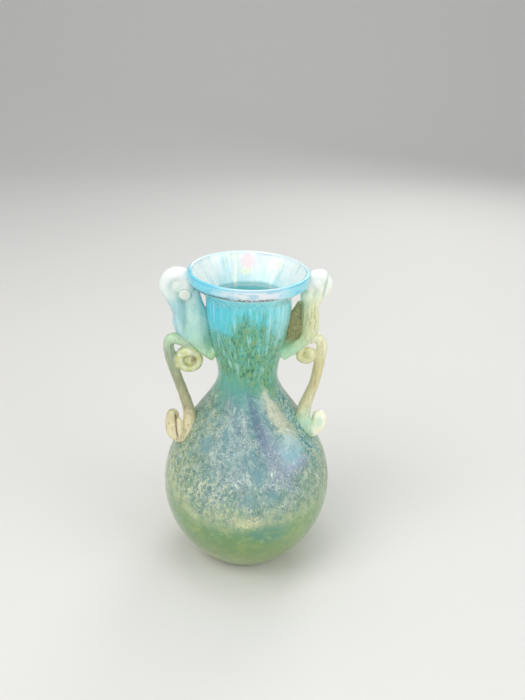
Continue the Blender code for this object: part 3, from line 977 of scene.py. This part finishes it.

☆ ☆ ☆ ☆

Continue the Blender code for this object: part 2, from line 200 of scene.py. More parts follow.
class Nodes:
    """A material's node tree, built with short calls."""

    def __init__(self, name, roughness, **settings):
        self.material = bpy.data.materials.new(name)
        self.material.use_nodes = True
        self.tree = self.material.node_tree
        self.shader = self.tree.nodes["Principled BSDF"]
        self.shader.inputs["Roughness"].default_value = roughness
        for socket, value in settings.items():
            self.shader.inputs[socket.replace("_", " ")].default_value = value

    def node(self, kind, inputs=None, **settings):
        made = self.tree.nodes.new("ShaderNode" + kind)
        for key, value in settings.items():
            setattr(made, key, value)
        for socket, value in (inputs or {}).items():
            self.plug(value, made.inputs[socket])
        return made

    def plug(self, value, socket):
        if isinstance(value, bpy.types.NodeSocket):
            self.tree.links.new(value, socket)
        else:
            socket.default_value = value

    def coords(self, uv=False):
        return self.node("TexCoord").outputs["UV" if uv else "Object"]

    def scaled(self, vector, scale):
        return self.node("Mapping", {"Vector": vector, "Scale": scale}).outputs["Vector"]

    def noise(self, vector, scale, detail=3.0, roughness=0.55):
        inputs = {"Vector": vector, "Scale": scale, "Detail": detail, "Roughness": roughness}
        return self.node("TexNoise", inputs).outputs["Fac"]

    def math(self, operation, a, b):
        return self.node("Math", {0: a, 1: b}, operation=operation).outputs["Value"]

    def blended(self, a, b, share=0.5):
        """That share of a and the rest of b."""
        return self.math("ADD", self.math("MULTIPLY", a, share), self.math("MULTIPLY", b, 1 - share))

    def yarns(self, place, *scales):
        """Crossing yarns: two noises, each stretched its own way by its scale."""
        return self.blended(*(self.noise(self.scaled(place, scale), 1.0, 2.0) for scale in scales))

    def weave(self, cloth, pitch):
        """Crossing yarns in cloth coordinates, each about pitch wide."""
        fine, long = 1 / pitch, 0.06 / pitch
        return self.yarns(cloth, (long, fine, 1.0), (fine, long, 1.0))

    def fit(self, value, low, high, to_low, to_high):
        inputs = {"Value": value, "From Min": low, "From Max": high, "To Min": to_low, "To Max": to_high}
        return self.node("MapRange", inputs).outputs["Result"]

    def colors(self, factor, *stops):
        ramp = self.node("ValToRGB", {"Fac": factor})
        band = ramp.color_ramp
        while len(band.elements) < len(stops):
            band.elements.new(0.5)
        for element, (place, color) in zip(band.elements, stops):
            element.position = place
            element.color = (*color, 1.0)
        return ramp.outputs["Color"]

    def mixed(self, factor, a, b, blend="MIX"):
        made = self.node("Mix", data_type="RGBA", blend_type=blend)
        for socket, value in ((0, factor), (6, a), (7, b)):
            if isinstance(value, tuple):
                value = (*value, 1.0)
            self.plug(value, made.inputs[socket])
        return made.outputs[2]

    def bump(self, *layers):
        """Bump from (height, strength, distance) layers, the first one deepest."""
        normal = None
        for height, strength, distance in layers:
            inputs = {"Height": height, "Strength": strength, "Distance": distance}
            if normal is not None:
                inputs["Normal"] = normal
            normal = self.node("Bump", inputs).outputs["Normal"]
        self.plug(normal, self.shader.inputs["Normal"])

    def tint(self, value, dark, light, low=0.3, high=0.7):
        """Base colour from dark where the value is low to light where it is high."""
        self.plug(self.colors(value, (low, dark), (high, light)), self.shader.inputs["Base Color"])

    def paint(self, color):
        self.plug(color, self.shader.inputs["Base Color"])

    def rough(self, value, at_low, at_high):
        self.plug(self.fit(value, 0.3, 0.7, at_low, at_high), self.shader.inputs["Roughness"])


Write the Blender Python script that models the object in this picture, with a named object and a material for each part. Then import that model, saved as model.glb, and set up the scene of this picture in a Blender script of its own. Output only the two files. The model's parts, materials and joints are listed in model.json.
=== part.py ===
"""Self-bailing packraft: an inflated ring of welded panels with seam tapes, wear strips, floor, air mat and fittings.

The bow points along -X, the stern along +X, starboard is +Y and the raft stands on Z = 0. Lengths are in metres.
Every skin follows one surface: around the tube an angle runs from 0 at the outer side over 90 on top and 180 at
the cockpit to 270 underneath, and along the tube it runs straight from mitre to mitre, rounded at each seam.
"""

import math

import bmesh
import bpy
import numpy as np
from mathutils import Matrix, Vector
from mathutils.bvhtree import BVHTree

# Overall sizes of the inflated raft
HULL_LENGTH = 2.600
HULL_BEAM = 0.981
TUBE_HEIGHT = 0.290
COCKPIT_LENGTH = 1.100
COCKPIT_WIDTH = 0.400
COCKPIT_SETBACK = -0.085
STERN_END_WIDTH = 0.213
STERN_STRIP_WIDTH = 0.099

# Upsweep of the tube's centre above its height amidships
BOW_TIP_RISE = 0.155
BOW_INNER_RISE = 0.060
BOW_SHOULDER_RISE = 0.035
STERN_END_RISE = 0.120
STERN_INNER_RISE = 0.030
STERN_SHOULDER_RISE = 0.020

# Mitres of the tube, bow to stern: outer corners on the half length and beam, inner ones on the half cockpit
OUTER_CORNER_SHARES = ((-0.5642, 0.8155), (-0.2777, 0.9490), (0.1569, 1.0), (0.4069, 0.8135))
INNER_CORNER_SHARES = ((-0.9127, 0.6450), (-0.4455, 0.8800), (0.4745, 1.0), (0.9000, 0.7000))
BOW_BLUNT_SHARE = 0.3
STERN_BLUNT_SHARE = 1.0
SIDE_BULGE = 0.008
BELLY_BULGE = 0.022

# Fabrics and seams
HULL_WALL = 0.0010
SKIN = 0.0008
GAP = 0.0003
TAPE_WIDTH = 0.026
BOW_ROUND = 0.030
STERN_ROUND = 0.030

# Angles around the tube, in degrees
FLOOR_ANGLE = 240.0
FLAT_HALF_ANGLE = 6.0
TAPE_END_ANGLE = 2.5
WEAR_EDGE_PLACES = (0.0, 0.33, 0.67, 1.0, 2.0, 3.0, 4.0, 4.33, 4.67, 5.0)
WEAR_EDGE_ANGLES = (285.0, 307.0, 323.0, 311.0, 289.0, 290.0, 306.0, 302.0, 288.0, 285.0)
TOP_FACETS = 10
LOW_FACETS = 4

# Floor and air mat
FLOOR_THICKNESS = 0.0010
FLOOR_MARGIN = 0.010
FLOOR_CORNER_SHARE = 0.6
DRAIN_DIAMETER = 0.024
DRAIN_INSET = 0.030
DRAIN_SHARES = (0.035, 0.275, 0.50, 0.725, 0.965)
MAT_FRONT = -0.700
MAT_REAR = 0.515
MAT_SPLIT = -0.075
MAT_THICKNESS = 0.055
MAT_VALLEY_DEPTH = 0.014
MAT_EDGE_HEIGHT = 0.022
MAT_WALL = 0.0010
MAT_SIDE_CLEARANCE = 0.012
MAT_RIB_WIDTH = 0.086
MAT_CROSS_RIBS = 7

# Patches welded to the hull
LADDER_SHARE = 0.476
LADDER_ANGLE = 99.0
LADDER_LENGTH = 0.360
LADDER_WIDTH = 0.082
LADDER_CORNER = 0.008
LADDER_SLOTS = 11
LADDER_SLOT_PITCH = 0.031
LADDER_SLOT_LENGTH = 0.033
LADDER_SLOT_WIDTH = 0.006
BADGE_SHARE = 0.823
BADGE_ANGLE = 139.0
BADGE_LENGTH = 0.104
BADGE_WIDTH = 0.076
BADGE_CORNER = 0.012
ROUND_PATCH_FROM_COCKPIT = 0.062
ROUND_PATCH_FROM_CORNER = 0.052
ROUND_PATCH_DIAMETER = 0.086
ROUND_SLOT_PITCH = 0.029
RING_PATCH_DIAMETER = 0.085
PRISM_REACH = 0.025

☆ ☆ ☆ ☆

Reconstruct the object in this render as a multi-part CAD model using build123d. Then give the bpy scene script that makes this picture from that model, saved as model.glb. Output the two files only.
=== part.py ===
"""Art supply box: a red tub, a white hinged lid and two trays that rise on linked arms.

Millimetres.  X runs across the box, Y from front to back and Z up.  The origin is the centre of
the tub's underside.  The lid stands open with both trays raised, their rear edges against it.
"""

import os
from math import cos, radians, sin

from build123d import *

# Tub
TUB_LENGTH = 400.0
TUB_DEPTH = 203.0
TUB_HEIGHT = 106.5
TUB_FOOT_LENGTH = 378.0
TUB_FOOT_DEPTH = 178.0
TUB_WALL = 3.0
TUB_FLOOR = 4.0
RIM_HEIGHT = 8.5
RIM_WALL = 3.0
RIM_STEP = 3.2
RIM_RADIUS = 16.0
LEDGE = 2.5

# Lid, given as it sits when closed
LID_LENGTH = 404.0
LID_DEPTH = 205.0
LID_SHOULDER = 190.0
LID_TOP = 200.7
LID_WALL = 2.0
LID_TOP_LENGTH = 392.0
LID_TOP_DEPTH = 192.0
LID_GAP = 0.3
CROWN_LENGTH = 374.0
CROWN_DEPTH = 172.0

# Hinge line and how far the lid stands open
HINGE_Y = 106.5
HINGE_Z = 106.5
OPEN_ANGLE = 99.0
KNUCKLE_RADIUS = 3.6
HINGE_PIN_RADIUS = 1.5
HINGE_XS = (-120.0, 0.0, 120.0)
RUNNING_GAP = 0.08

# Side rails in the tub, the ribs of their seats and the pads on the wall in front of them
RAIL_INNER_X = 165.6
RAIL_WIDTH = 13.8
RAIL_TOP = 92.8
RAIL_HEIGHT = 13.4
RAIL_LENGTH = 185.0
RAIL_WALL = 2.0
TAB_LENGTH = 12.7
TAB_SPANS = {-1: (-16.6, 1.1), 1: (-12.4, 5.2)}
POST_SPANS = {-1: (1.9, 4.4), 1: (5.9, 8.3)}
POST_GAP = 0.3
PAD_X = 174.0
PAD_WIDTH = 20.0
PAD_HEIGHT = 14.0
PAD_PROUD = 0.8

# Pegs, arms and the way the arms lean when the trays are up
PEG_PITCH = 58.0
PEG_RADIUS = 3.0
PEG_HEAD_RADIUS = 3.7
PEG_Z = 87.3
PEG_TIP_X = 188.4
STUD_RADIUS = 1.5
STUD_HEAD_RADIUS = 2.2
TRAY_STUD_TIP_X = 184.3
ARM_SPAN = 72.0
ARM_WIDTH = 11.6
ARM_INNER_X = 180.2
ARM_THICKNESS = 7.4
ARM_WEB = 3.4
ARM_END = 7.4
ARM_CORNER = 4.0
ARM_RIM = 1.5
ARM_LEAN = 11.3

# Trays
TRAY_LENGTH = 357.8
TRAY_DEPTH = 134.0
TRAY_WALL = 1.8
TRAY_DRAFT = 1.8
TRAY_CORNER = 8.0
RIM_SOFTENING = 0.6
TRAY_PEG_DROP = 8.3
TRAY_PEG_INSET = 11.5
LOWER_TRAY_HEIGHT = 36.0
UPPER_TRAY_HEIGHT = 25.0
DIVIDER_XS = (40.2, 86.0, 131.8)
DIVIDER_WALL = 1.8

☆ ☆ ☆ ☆

◆ Given exercise: Beginning with the line containing "Continue the Blender code for this object: part 2, from" and ending with the line containing "node tree, built", extract those lines exactly from the listing above, and only those.

◆ Finished answer:
Continue the Blender code for this object: part 2, from line 200 of scene.py. More parts follow.
class Nodes:
    """A material's node tree, built with short calls."""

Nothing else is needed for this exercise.